Goal>
Reproduce precisely the lines of the listing below, starting with the line that contains "translate([0, 0, tin_height" and stopping after the line that contains "obj.parent = None"; include nothing else.

Supplied data>
****

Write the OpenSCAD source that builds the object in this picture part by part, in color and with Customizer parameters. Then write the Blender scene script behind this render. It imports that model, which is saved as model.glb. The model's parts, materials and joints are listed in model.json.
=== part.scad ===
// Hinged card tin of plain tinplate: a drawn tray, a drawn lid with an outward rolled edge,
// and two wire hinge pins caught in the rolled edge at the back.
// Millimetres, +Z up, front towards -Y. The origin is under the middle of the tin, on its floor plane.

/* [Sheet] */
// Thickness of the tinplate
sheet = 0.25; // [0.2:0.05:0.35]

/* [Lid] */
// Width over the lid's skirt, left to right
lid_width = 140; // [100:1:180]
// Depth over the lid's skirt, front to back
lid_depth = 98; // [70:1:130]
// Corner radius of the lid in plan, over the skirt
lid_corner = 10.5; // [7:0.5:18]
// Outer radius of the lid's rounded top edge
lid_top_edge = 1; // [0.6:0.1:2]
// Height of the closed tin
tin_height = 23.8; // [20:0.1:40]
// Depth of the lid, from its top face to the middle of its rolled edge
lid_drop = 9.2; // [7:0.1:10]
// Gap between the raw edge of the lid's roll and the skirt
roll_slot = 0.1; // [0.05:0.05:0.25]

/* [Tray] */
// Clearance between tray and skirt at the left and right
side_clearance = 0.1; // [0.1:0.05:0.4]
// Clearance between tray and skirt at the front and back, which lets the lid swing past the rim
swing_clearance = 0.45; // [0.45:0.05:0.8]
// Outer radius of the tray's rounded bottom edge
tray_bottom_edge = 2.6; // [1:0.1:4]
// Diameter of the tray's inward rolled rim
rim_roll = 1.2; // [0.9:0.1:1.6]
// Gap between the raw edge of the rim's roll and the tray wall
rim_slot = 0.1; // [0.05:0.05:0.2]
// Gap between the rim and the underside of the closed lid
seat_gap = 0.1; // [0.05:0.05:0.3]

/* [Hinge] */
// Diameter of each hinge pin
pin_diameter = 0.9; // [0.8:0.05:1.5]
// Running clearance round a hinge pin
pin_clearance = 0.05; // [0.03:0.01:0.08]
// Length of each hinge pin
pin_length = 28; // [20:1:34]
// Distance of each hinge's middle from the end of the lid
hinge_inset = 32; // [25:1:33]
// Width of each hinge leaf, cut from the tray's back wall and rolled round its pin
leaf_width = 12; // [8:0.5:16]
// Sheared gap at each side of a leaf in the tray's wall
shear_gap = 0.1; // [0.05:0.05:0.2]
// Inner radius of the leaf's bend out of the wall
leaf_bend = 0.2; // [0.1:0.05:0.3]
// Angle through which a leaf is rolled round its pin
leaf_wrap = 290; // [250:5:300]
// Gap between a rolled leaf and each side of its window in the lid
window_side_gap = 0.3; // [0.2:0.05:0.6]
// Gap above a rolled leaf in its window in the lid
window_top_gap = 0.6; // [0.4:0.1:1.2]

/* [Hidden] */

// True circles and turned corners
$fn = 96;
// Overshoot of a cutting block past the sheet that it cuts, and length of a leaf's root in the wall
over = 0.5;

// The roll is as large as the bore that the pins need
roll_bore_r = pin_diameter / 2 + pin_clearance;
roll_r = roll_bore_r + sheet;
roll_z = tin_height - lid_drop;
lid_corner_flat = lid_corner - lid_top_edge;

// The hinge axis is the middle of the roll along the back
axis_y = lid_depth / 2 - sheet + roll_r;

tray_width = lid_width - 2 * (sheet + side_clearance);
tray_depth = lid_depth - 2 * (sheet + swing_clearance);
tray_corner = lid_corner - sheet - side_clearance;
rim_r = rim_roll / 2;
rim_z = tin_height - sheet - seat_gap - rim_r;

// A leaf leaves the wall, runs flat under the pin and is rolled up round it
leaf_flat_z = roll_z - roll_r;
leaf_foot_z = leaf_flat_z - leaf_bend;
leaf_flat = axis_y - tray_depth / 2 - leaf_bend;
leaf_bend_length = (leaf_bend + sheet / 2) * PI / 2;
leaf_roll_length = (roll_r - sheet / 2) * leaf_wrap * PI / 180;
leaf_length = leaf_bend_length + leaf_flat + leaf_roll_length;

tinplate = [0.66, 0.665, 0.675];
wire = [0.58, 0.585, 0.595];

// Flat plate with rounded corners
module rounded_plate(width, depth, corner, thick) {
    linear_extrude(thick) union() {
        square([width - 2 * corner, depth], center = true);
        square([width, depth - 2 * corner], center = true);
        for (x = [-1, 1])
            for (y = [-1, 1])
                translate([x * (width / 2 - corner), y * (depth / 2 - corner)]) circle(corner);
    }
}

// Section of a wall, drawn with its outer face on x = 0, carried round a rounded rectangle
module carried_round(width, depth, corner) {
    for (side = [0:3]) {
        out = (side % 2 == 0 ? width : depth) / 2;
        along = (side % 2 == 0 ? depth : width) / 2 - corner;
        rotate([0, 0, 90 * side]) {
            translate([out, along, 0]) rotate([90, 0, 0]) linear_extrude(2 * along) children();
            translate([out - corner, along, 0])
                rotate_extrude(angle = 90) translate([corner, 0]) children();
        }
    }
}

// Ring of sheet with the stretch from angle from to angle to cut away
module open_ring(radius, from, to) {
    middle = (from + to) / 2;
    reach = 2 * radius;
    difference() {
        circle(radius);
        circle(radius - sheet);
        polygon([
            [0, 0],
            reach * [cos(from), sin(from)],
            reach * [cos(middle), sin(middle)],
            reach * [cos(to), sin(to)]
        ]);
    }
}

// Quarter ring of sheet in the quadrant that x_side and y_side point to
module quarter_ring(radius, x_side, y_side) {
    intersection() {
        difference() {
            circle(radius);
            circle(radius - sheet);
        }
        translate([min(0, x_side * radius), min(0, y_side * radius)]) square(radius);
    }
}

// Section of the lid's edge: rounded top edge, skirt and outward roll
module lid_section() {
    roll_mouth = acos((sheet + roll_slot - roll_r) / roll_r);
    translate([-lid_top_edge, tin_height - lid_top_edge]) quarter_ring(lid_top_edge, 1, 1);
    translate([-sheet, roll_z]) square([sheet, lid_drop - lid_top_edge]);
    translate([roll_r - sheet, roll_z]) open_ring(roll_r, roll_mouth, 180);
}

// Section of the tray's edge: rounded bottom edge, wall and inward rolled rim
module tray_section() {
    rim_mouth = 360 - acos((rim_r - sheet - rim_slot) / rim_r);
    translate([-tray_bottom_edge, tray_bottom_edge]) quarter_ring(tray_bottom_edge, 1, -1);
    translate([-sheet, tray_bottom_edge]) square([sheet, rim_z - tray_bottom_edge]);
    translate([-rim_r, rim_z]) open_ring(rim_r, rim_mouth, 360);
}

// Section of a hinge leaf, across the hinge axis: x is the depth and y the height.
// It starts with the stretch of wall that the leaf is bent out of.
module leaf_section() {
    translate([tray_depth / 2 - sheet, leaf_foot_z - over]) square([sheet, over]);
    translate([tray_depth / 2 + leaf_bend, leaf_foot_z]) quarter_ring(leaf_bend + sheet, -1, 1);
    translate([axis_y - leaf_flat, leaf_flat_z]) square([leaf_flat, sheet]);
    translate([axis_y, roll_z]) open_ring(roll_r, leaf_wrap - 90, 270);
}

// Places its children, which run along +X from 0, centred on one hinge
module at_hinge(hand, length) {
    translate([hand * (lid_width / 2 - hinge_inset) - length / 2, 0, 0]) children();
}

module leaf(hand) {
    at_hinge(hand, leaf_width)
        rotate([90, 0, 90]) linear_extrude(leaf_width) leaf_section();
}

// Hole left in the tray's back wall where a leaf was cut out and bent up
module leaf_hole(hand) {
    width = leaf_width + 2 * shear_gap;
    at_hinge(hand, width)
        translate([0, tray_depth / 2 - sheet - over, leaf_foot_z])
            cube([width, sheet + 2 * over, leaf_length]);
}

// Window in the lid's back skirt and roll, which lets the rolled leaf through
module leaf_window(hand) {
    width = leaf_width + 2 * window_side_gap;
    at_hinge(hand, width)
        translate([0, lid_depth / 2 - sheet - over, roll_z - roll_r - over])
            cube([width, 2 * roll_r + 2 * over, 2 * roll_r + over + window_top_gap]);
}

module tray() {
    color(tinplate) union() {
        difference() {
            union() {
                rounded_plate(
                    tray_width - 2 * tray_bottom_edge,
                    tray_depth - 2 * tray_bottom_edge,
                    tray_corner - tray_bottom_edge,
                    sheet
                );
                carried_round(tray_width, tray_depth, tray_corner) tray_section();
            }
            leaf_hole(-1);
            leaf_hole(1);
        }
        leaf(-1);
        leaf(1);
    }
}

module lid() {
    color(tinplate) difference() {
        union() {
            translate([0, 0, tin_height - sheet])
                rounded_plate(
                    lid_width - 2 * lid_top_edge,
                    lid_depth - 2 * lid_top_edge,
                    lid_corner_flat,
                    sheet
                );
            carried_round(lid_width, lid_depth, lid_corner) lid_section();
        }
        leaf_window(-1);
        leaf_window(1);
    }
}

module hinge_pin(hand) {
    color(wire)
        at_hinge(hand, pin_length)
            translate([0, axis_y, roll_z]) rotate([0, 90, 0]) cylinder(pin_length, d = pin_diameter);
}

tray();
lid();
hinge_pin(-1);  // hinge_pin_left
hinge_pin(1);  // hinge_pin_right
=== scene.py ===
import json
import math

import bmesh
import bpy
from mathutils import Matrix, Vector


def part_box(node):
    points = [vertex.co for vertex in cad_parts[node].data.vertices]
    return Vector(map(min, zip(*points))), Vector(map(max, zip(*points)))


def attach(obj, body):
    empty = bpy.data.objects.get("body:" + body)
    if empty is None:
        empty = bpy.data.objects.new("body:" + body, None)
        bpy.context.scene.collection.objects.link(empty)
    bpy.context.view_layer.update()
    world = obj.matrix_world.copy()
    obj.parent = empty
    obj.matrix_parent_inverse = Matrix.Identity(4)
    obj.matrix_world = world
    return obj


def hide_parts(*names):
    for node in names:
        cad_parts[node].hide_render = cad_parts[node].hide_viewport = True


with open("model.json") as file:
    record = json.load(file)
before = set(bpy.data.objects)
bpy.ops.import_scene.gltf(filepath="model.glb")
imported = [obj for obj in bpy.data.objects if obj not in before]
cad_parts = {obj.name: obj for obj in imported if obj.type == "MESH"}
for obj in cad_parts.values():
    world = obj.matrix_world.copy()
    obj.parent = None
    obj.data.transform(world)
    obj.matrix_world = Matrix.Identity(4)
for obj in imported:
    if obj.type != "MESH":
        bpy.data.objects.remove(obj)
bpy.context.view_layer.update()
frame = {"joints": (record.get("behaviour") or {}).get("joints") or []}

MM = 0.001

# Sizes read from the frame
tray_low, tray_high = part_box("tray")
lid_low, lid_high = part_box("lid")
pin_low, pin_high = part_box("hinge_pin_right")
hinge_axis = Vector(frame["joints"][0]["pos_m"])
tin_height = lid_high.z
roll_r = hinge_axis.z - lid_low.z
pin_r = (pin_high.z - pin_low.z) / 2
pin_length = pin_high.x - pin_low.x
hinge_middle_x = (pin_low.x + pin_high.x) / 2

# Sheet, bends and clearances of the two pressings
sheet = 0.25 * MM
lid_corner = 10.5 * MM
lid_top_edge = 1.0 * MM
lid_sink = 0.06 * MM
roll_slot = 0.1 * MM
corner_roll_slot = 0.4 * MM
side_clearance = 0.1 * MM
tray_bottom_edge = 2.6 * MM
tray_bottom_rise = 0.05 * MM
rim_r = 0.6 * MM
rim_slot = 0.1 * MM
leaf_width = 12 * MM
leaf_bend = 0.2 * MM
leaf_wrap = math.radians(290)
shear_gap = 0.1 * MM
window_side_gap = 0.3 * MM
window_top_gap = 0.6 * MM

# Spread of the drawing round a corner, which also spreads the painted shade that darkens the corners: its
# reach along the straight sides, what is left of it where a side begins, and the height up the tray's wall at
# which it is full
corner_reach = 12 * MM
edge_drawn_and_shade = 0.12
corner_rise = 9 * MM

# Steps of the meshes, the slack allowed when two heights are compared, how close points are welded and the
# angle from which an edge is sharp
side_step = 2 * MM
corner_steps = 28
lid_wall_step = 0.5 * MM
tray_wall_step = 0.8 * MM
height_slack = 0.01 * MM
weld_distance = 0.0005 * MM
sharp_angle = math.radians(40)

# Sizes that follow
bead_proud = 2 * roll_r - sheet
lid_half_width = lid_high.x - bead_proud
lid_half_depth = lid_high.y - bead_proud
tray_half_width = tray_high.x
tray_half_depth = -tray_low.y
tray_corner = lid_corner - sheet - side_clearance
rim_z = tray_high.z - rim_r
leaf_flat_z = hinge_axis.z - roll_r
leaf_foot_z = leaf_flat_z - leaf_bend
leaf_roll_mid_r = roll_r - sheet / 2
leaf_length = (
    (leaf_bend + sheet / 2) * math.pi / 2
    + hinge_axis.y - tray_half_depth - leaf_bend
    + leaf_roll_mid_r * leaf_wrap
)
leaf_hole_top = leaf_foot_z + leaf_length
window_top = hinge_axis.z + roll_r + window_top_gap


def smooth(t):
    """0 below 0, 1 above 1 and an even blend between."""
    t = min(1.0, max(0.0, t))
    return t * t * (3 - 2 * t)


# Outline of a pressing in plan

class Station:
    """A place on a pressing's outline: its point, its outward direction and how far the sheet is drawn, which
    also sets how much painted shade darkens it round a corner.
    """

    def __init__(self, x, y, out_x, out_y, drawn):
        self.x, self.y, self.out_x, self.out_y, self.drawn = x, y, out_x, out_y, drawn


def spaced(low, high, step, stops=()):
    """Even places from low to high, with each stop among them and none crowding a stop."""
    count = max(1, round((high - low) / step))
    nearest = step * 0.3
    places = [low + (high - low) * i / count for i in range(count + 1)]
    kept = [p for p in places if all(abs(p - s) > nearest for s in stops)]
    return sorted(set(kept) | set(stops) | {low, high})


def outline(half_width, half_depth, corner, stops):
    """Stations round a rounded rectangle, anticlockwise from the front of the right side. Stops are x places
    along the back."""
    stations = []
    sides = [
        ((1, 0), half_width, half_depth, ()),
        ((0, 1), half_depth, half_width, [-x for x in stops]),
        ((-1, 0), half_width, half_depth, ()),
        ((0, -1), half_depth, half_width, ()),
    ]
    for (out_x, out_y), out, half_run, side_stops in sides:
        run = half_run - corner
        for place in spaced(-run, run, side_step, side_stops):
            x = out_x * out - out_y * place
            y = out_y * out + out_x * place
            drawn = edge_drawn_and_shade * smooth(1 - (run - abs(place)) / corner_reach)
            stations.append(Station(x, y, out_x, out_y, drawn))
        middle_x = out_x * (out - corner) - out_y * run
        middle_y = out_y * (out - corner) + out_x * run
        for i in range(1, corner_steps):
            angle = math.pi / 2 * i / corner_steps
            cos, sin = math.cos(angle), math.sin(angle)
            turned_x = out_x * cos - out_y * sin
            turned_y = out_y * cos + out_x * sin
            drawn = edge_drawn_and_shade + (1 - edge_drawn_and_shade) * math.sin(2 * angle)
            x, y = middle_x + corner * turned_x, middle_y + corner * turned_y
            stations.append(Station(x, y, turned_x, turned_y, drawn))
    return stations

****

Task result>
            translate([0, 0, tin_height - sheet])
                rounded_plate(
                    lid_width - 2 * lid_top_edge,
                    lid_depth - 2 * lid_top_edge,
                    lid_corner_flat,
                    sheet
                );
            carried_round(lid_width, lid_depth, lid_corner) lid_section();
        }
        leaf_window(-1);
        leaf_window(1);
    }
}

module hinge_pin(hand) {
    color(wire)
        at_hinge(hand, pin_length)
            translate([0, axis_y, roll_z]) rotate([0, 90, 0]) cylinder(pin_length, d = pin_diameter);
}

tray();
lid();
hinge_pin(-1);  // hinge_pin_left
hinge_pin(1);  // hinge_pin_right
=== scene.py ===
import json
import math

import bmesh
import bpy
from mathutils import Matrix, Vector


def part_box(node):
    points = [vertex.co for vertex in cad_parts[node].data.vertices]
    return Vector(map(min, zip(*points))), Vector(map(max, zip(*points)))


def attach(obj, body):
    empty = bpy.data.objects.get("body:" + body)
    if empty is None:
        empty = bpy.data.objects.new("body:" + body, None)
        bpy.context.scene.collection.objects.link(empty)
    bpy.context.view_layer.update()
    world = obj.matrix_world.copy()
    obj.parent = empty
    obj.matrix_parent_inverse = Matrix.Identity(4)
    obj.matrix_world = world
    return obj


def hide_parts(*names):
    for node in names:
        cad_parts[node].hide_render = cad_parts[node].hide_viewport = True


with open("model.json") as file:
    record = json.load(file)
before = set(bpy.data.objects)
bpy.ops.import_scene.gltf(filepath="model.glb")
imported = [obj for obj in bpy.data.objects if obj not in before]
cad_parts = {obj.name: obj for obj in imported if obj.type == "MESH"}
for obj in cad_parts.values():
    world = obj.matrix_world.copy()
    obj.parent = None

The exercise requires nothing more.